Pull every line containing "script" from the entries.

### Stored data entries

'''

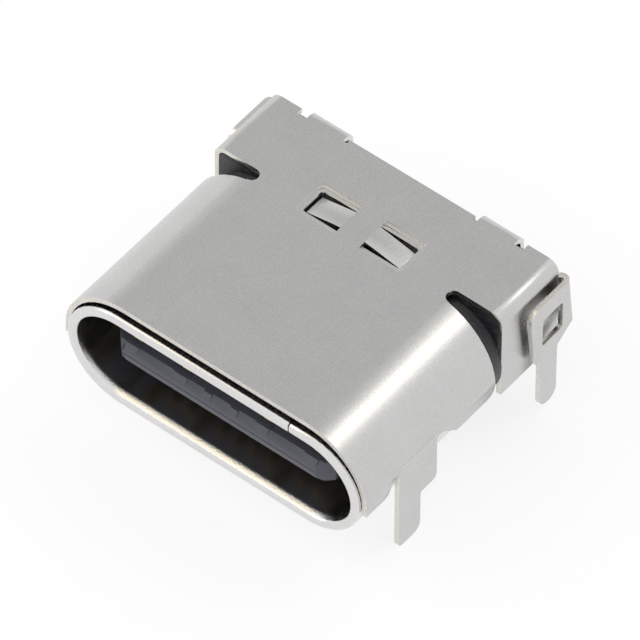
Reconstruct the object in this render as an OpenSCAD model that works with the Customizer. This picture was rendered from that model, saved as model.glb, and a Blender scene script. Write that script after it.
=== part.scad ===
// Right-angle board socket for a reversible 24-contact plug, all sizes in millimetres.
// A stamped outer shield folds over a seamed inner shell and a moulded rear housing.
// Two moulded wafers carry the contacts and clamp a mid plate to form the tongue.
// X runs across the mouth, Y runs from the lip into the socket and Z rises from the board.
// The origin lies on the board's surface, below the middle of the lip.

/* [Mouth] */
// Width of the mouth inside the inner shell
mouth_w = 8.34; // [8:0.02:8.7]
// Height of the mouth inside the inner shell
mouth_h = 2.56; // [2.4:0.02:2.8]
// Depth from the lip to the wall that stops the plug
mouth_depth = 6.2; // [6:0.05:6.5]

/* [Inner shell] */
// Wall of the inner shell
shell_t = 0.3; // [0.24:0.01:0.34]
// Length of the closed tube behind the lip
tube_l = 4.96; // [4.6:0.02:5.06]
// Rounding of the lip's two edges
lip_r = 0.09; // [0.02:0.01:0.11]
// Distance of the butt seam from the middle
seam_x = 2.36; // [1.5:0.02:2.6]
// Width of the butt seam
seam_gap = 0.03; // [0.02:0.01:0.06]
// Width of the strap that ties the tube to the housing
strap_w = 3.6; // [2.4:0.1:4.4]
// Gap between the strap's end and the wafers
strap_gap = 0.06; // [0.04:0.01:0.3]

/* [Outer shield] */
// Thickness of the shield's sheet
sheet_t = 0.14; // [0.12:0.01:0.16]
// Gap between the inner shell and the shield's roof
roof_gap = 0.14; // [0.08:0.01:0.3]
// Gap between the inner shell and each side of the shield
side_gap = 0.01; // [0.01:0.01:0.06]
// How far the lip stands out in front of the shield
lip_out = 0.15; // [0.08:0.01:0.3]
// Distance from the lip to the roof's rear edge
shield_end = 7.7; // [7.64:0.01:7.9]
// Outer radius of the front shoulders
shoulder_r = 1.84; // [1.6:0.02:1.86]
// How far the rear wings stand in from the front sides
wing_inset = 0.21; // [0.15:0.01:0.25]
// Outer radius of the wings' bends
bend_r = 0.34; // [0.28:0.01:0.45]
// Height of the front sides' lower edge over the board
side_bottom = 1.32; // [1.1:0.01:1.4]
// Height of the rear wings' lower edge over the board
wing_bottom = 0.62; // [0.5:0.01:0.8]
// Distance from the lip to the slit that frees the wings
slit_y = 5.18; // [5.16:0.01:5.22]
// Width of the slit
slit_w = 0.39; // [0.3:0.01:0.4]
// Distance of the slit's closed end from the middle
slit_x = 2.9; // [2.7:0.01:3]

/* [Front legs] */
// Distance from the lip to a front leg's front edge
front_leg_y = 1.4; // [1.36:0.01:1.5]
// Width of a front leg below the board
front_leg_w = 0.82; // [0.6:0.01:0.95]
// Width of the stand-off that a front leg hangs from
standoff_w = 1.44; // [1.3:0.01:1.6]
// Length of a front leg below the board
front_leg_l = 1.03; // [0.9:0.01:1.3]
// Height of the relief notches over the board
notch_top = 1.77; // [1.65:0.01:1.85]

/* [Rear legs] */
// Gap inside the hairpin fold of a rear leg
fold_gap = 0.13; // [0.1:0.01:0.2]
// Distance from the lip to a rear plate's front edge
plate_y = 6.33; // [6.2:0.01:6.4]
// Height of a rear plate's lower edge over the board
plate_bottom = 0.93; // [0.8:0.01:1.0]
// Distance from the lip to a rear leg's front edge
rear_leg_y = 6.78; // [6.7:0.01:6.85]
// Width of a rear leg
rear_leg_w = 0.64; // [0.5:0.01:0.75]
// Length of a rear leg below the board
rear_leg_l = 0.84; // [0.7:0.01:1.2]
// Width of the window in a rear plate
window_w = 0.78; // [0.6:0.01:0.8]
// Height of the window in a rear plate
window_h = 0.94; // [0.7:0.01:1]

/* [Roof tabs] */
// Distance from the lip to the front edge of the roof recesses
recess_y = 5.15; // [5.12:0.01:5.24]
// Length of a recess along the socket
recess_w = 1.1; // [1:0.01:1.14]
// Distance of a recess's inner end from the middle
recess_x = 0.37; // [0.3:0.01:0.5]
// Distance of a recess's outer end from the middle
recess_end = 1.65; // [1.55:0.01:1.72]
// Width of the lanced tab inside a recess
lance_w = 0.6; // [0.5:0.01:0.64]
// How far the lanced tab's tip lies below the roof
lance_drop = 0.22; // [0.15:0.01:0.24]
// Middle of a rear hook from the middle of the socket
hook_x = 2.62; // [2.4:0.01:2.7]
// Width of a rear hook
hook_w = 1.14; // [0.8:0.01:1.2]
// Length of a rear hook below the roof
hook_l = 1.12; // [0.8:0.02:1.4]

/* [Tongue] */
// Distance from the lip to the tongue's front face
tongue_y = 0.29; // [0.2:0.01:0.5]
// Thickness of the tongue across its contacts
tongue_t = 0.7; // [0.65:0.01:0.75]
// Width of the tongue, and of the mid plate's latch edges
tongue_w = 6.69; // [6.5:0.01:6.75]
// Length of the thick base at the tongue's root
base_l = 1.45; // [1.3:0.05:1.6]
// Thickness of the thick base
base_t = 1.3; // [1.1:0.02:1.4]
// Thickness of the mid plate
plate_t = 0.15; // [0.1:0.01:0.2]
// Thickness of the two grounding plates
ground_t = 0.12; // [0.08:0.01:0.15]

/* [Contacts] */
// Pitch of the contacts
pitch = 0.5; // [0.48:0.01:0.52]
// Width of a contact
contact_w = 0.25; // [0.2:0.01:0.3]
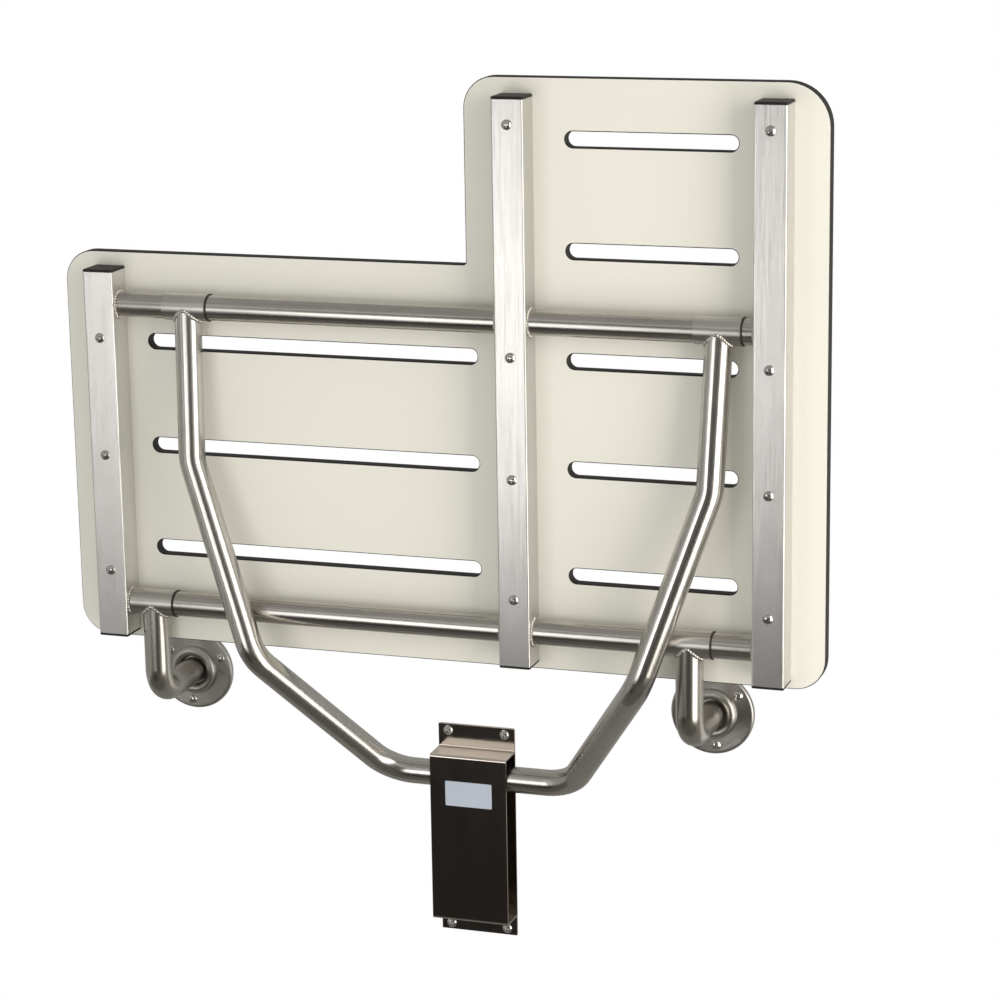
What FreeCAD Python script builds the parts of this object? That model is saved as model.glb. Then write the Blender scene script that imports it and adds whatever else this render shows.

'''

### Final answer
Reconstruct the object in this render as an OpenSCAD model that works with the Customizer. This picture was rendered from that model, saved as model.glb, and a Blender scene script. Write that script after it.
What FreeCAD Python script builds the parts of this object? That model is saved as model.glb. Then write the Blender scene script that imports it and adds whatever else this render shows.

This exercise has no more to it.